Under cross-examination by Counsel Victoria Andrews, it was put to him that Saihou Drammeh of Gam Petroleum confirmed before the commission that the boat was with Gam Petroleum.
In response, he told the commission that he enquired but no one told him where the boat was. It was again put to him that he refused a proper handing over with Eagle, and he said it was not correct. He adduced that he was the one following them to hand over, instead.
Jabang disclosed that he used to attend board meetings.
At this juncture, a document dated 20th June 2015, indicating board meetings, was read to him. He said that he wondered what records he failed to collect, noting further that as at 1st March 2015, he collected the financial reports.

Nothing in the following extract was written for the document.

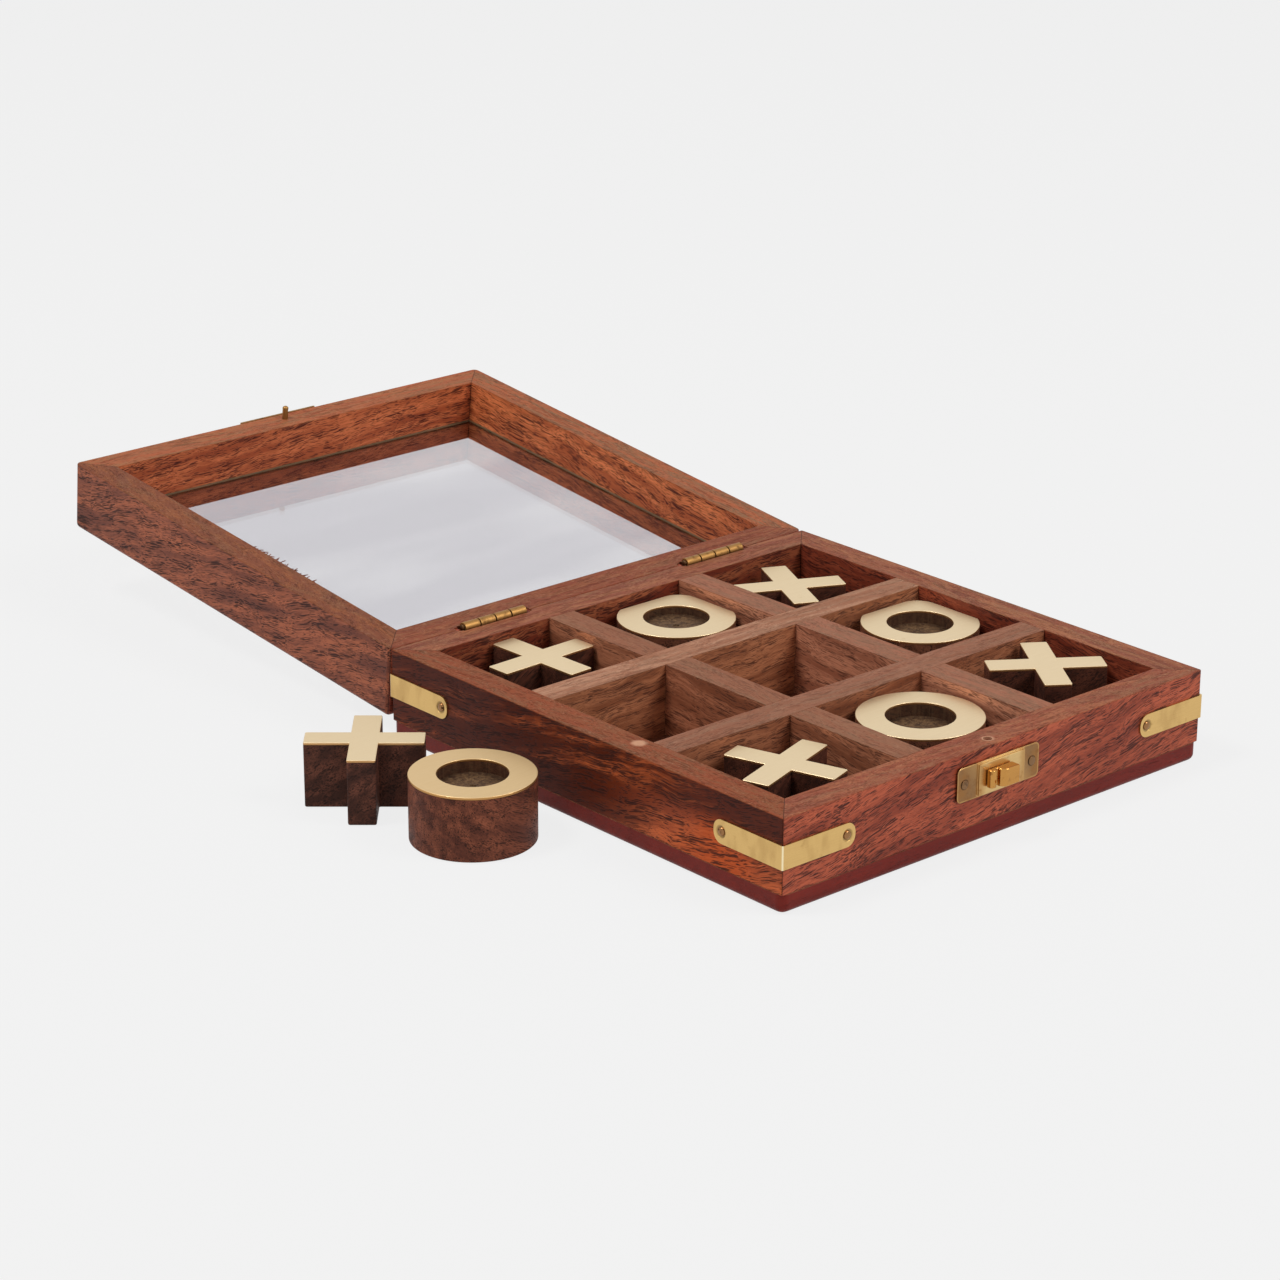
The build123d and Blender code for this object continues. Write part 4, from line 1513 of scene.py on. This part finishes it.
@dataclass
class Hinges:
    """Two small butt hinges: rolled knuckles, let-in leaves and headed pins.

    Attributes:
        knuckles: Knuckles on one hinge.
        gap: Gap between neighbouring knuckles.
        wall: Thickness of the rolled sheet.
        crook: Radius of the leaves' corners.
        pin_head: Height of the pins' domed heads.
        pin_share: Radius of the pins as a share of their heads'.
    """

    knuckles: int = 4
    gap: float = 0.0004
    wall: float = 0.00045
    crook: float = 0.0008
    pin_head: float = 0.0004
    pin_share: float = 0.72

    def build(self, finish: bpy.types.Material, pin_finish: bpy.types.Material) -> None:
        """Make the leaves and the pins."""
        for side in ("left", "right"):
            for part, turn, own in (("box", -1, (0, 2)), ("lid", 1, (1, 3))):
                node = f"hinge_{side}_{part}_leaf"
                leaf = self.leaf(node, turn, own)
                if part == "lid":
                    leaf.move(LidHinge.opening)
                leaf.stand_for(node, finish)
        pins = [self.pin(*corners) for corners in shells("hinge_pins")]
        pins[0].join(*pins[1:]).stand_for("hinge_pins", pin_finish)

    def leaf(self, node: str, turn: int, own: tuple[int, ...]) -> Bench:
        """One leaf on the shut box.

        Args:
            node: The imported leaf.
            turn: -1 where the leaf hangs down on the box, 1 where it stands up on the lid.
            own: Which knuckles are its own, from the left.

        Returns:
            The leaf on the bench.
        """
        low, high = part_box(node) if turn < 0 else LidHinge.shut_box(node)
        axis = LidHinge.axis
        radius = high.y - axis.y
        back = outer_half()
        reach = (axis.z - low.z) if turn < 0 else (high.z - axis.z)
        pitch = (high.x - low.x) / self.knuckles
        near, far = axis.z + turn * radius * 1.2, axis.z + turn * reach
        plate = Bench.block("leaf", (low.x, back - self.wall, min(near, far)), (high.x, back, max(near, far)))
        plate.choose(Kind.EDGE, lambda start, end: square(start, end, BACKWARDS)
                     and abs(start.z - far) < NEARLY).bevel(self.crook, 4)
        plate.soften(0.00006, 2, 60.0)
        for index in own:
            left = low.x + index * pitch + self.gap / 2
            right = left + pitch - self.gap
            bore_ends = placed(axis, x=left - SPARE), placed(axis, x=right + SPARE)
            roll = Bench.round_bar("roll", placed(axis, x=left), placed(axis, x=right), radius, 26)
            roll.carve(Bench.round_bar("bore", *bore_ends, radius - self.wall * 1.6, 20))
            roll.soften(0.00012, 2, 60.0)
            web = Bench.block("web", (left, back - self.wall, min(axis.z, near)),
                              (right, back, max(axis.z, near)))
            web.carve(Bench.round_bar("bore", *bore_ends, radius - self.wall * 0.5, 20))
            plate.join(roll, web)
        return plate

    def pin(self, low: Vector, high: Vector) -> Bench:
        """One pin with its two heads."""
        centre, radius = (low + high) / 2, (high.z - low.z) / 2
        ends = [placed(centre, x=low.x + self.pin_head), placed(centre, x=high.x - self.pin_head)]
        shank = Bench.round_bar("pin", *ends, radius * self.pin_share, 18)
        heads = [Bench.ball("head", end, (self.pin_head, radius, radius), 18) for end in ends]
        return shank.join(*heads)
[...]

Earlier, the former Deputy Chief Executive Officer of Jammeh Foundation for Peace (JFP), Sameena Azad, testified in connection to the JFP accounts. Prior to going into the details of the subject matter, she decided to put off the microphone because she did not want to reveal her UK address in public.
She added that she did not have a Gambian address.
The Commission Chairman, Sourahata Jannneh, told to her that they do not allow witnesses to talk without the microphone. However, he subsequently allowed her to write her address on a piece of paper and submitted it to the lead counsel, Amie Bensouda.
She told the commission that she became Chief Executive Officer (CEO) of JFP for a brief period, saying her purpose in the country was to help the Gambian people.
She revealed that she did not apply for the position accorded to her by the Office of the former president.
Her letter of appointment in 2014 was tendered and admitted in evidence.
According to her, in 2013, she brought in some investors in certain projects but could not recall how long she worked for JFP.
She explained that when she was deputy director, one Mr. Dominic Jammeh was the Executive Director, and finally confirmed to the commission that she ceased working for JFP in 2017.
At this juncture, the commission adjourned sittings sine die (indefinitely), as the chairman informed that notices would be issued as to when the commission would resume.